Besides the above mentioned products, the defense company Saab has also designed a number of commercial aircraft. Especially in the regional aircraft sector the company is quite successful with the types SAAB 340 and SAAB 2000 (based on the 340). The automotive division was only founded in 1945 as an offshoot of its parent company, but was cut off from this in 1989 and unfortunately had to file for bankruptcy this year.

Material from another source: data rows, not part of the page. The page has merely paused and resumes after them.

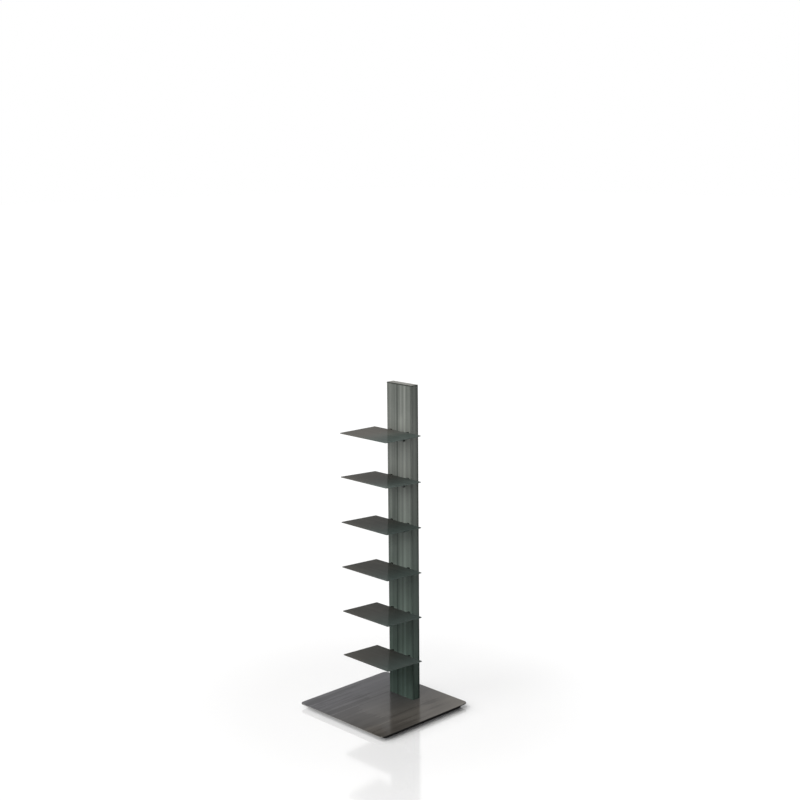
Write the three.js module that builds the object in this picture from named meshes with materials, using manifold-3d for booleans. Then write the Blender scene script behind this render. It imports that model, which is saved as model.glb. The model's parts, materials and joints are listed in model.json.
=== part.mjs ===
// Spine bookshelf: a thin square base plate over a black ballast plate on four levelling glides,
// a flat hollow column near the rear of the base, and six thin steel shelves that stand out in
// front of the column on hidden brackets.
// Millimetres, +Z up. The front faces -Y. The origin is on the floor, under the middle of the base.

import * as THREE from 'three';
import { mergeVertices } from 'three/addons/utils/BufferGeometryUtils.js';
import Module from 'manifold-3d';

const wasm = await Module();
wasm.setup();

// Clearances
const seatGap = 0.3; // between two pieces that rest on or are clamped to each other
const threadGap = 0.3; // round a shank in its hole
const cutOverrun = 1; // how far a cutter runs past the face that it opens

// Base plate and ballast plate
const baseWidth = 350;
const baseDepth = 350;
const baseThickness = 2.5;
const baseCornerRadius = 14;
const ballastSideInset = 7; // from the base plate's edge to the ballast plate's
const ballastFrontInset = 21; // the same at the front and the rear
const ballastWidth = baseWidth - 2 * ballastSideInset;
const ballastDepth = baseDepth - 2 * ballastFrontInset;
const ballastThickness = 8.3;
const ballastCornerRadius = 6;

// Levelling glides: a round pad on a threaded stud
const glideInset = 27; // from the edges of the base plate to the axis of a glide
const glidePadRadius = 9.5;
const glidePadHeight = 2.5;
const glidePadChamfer = 0.6;
const glideStudRadius = 3;
const glideStudLength = 7;

// Column: a folded channel, closed by a flat cover at the back and a cap on top
const columnWidth = 101;
const columnDepth = 27;
const columnWall = 2;
const columnBendRadius = 3; // outside of the two front folds
const columnFrontY = 72; // the plane of the wide front face
const coverThickness = 2;
const coverEdgeRadius = 0.8;
const capThickness = 2.5;
const capPlugDepth = 5;
const capCornerRadius = 1.5;

// Blocks welded inside the channel
const footBlockHeight = 20;
const barHeight = 14;
const coverScrewDrop = 7; // from the top of a block to the screws that hold the cover on it
const blockCornerRadius = 2.5;
const barsBelowShelves = [2, 4]; // a stiffening bar lies half a pitch below each of these shelves

// Shelves, numbered from the top
const shelfCount = 6;
const shelfWidth = 189;
const shelfDepth = 136;
const shelfThickness = 2.5;
const shelfCornerRadius = 1;
const shelfPitch = 133.8;
const lowestShelfHeight = 136.2; // rear edge above the base plate
const topShelfDrop = 135.8; // from the top of the cap down to the top shelf's rear edge
const shelfGap = 7; // between the rear edge of a shelf and the column
const shelfRise = THREE.MathUtils.degToRad(2.9); // the front edge stands higher than the rear
const topShelfRise = THREE.MathUtils.degToRad(0.5); // the top shelf hangs almost level

// Tabs that run from the rear edge of a shelf through slots in the column
const tabWidth = 7;
const tabInset = 16; // from the side of the column to the middle of a tab
const tabOffset = columnWidth / 2 - tabInset;
const tabInsideLength = 6; // past the inner face of the channel
const slotSideGap = 1.2;
const slotHeightGap = 0.5;

// Bracket under each shelf: two cheeks and a web, folded from one sheet
const bracketWidth = 46;
const bracketThickness = 2.5;
const bracketDrop = 29.5; // below the top of the shelf's rear edge
const bracketReach = 46; // in front of the shelf's rear edge
const bracketNose = 3; // height of the cheeks at the front
const bracketTopDrop = 6; // the web starts this far below the top of the shelf
const bracketSetback = 1; // the cheeks start this far in front of the shelf's rear edge
const bracketFootLength = 4; // level run of the cheeks' lower edge next to the web
const bracketCurveShare = 0.35; // how far the lower edge's curve point lies towards the corner

// Screws: the bite is how far a shank runs into, or past, the piece that it holds on to
const headSink = 0.4; // how far a head lies below the surface round it
const shelfScrewBite = 0.6;
const coverScrewBite = 8.5;
const ballastScrewBite = 1.8;
const footBoltBite = 8;
const shelfScrew = { headRadius: 4.4, headHeight: 2.6, shankRadius: 2.4 };
const coverScrew = { headRadius: 4.4, headHeight: 1.6, shankRadius: 2.4 };
const ballastScrew = { headRadius: 5, headHeight: 2.4, shankRadius: 2.4 };
const footBolt = { headRadius: 6.5, headHeight: 4.4, shankRadius: 3.9 };
shelfScrew.length = shelfScrew.headHeight + columnWall + bracketThickness + 2 * seatGap + shelfScrewBite;
coverScrew.length = coverThickness + seatGap + coverScrewBite - headSink;
ballastScrew.length = ballastThickness + seatGap + ballastScrewBite - headSink;
footBolt.length = ballastThickness + baseThickness + 2 * seatGap + footBoltBite - headSink;
const socketDepthShare = 0.5; // of the head's height
const socketWidthShare = 0.5; // of the head's radius
const socketSides = 6;
const shelfScrewOffset = 7.5; // to each side of the column's middle
const shelfScrewDrop = 15; // below the top of the shelf's rear edge
const coverScrewInset = 20.5; // from the side of the column
const coverScrewOffset = columnWidth / 2 - coverScrewInset;
const footBoltInset = 18.5; // from the side of the column
const footBoltOffset = columnWidth / 2 - footBoltInset;
const ballastScrewInset = 45; // from the edges of the ballast plate

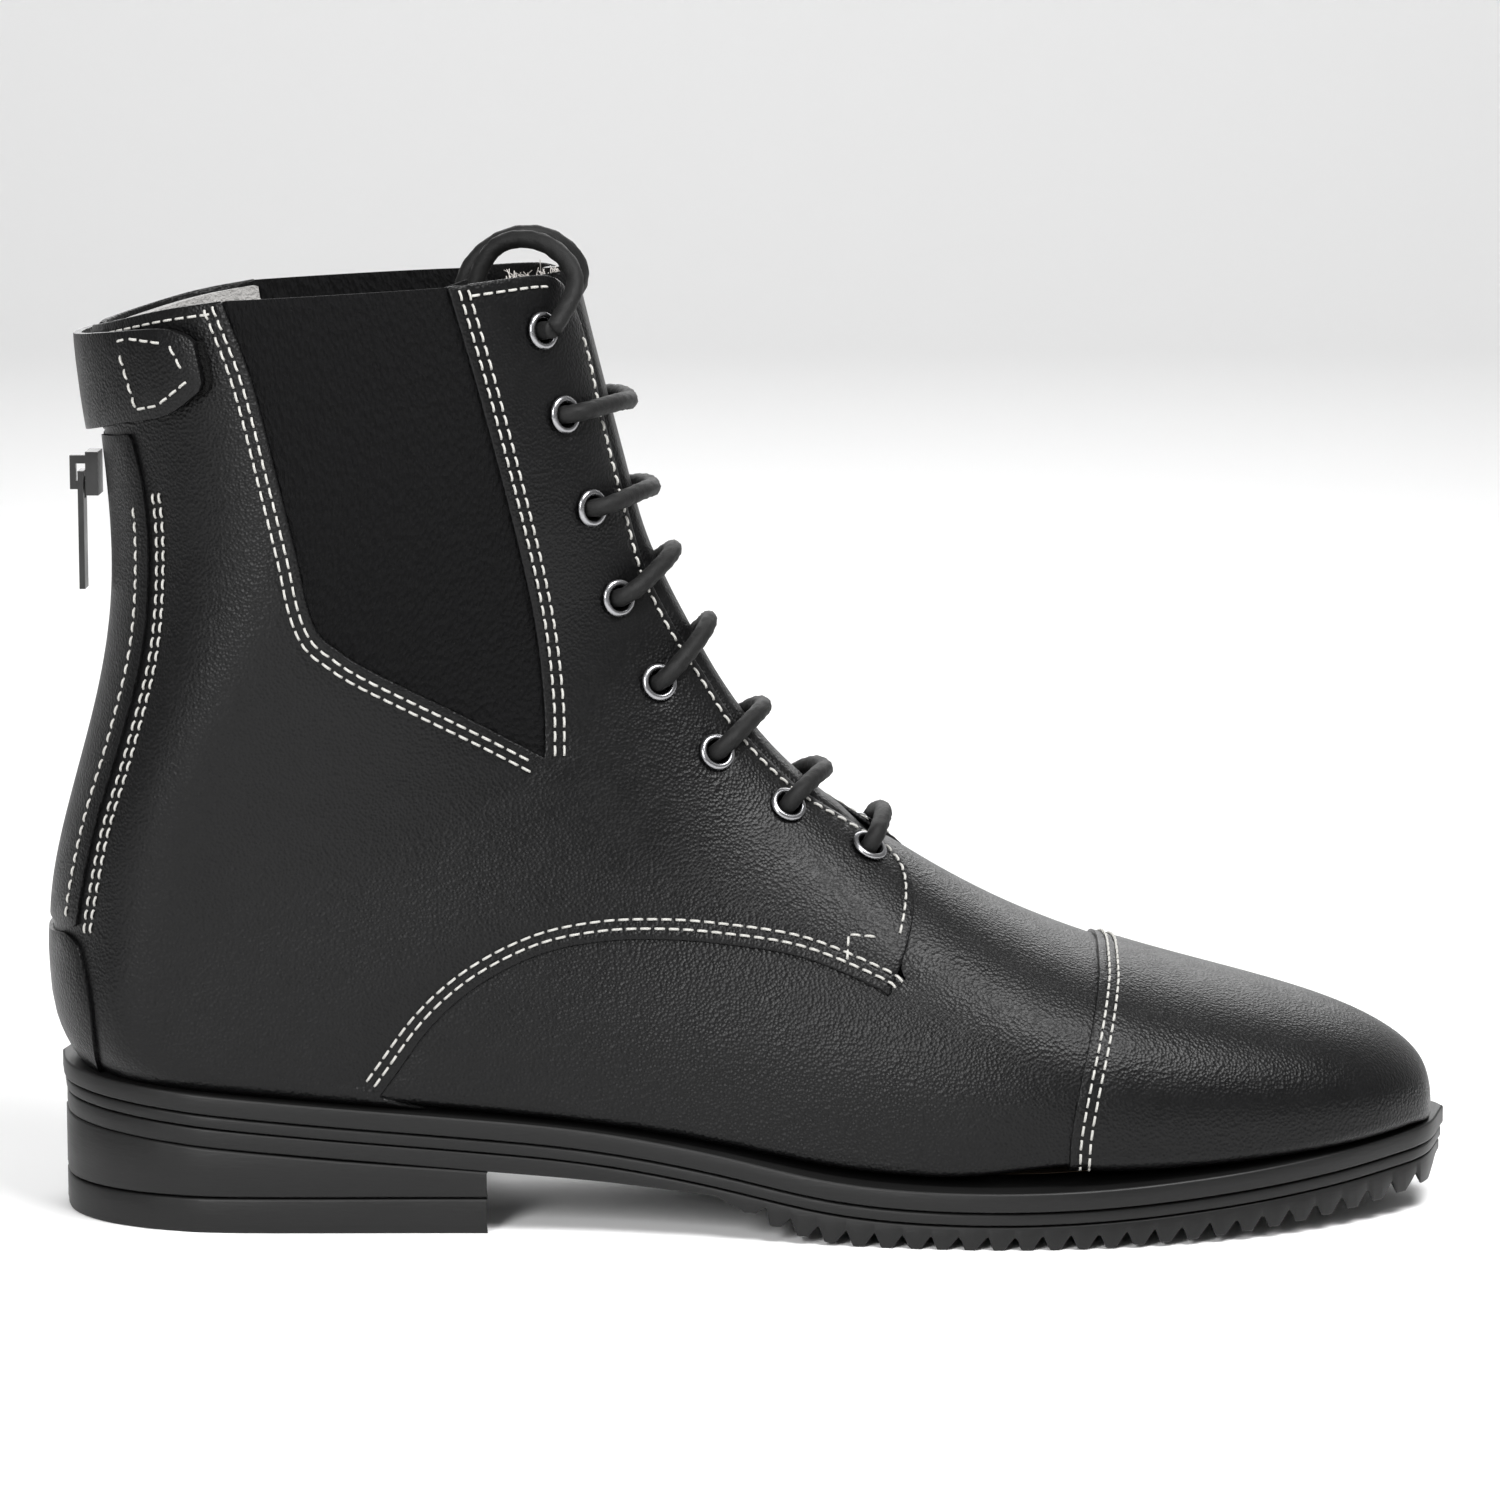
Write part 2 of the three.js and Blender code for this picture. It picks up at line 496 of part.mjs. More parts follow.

Sweden's defense industry had always brought powerful products on the market. Not infrequently, it has developed through unconventional solutions, innovative and pioneering aircraft, which were often far ahead of their time. The international commercial success was however mostly marginal, which had nothing to do with the quality of the products, but rather with the rigorous Swedish policy of neutrality. However, the times in which a defense company could live from orders only from their own government, is long gone. Therefore, Saab has developed into a multinational corporation (the number of employees in over 32 different countries is currently being given as 14,000), which with its high quality products and the proverbial Swedish reliability is a serious competitor to the ever-shrinking, but none the less lucrative defense market.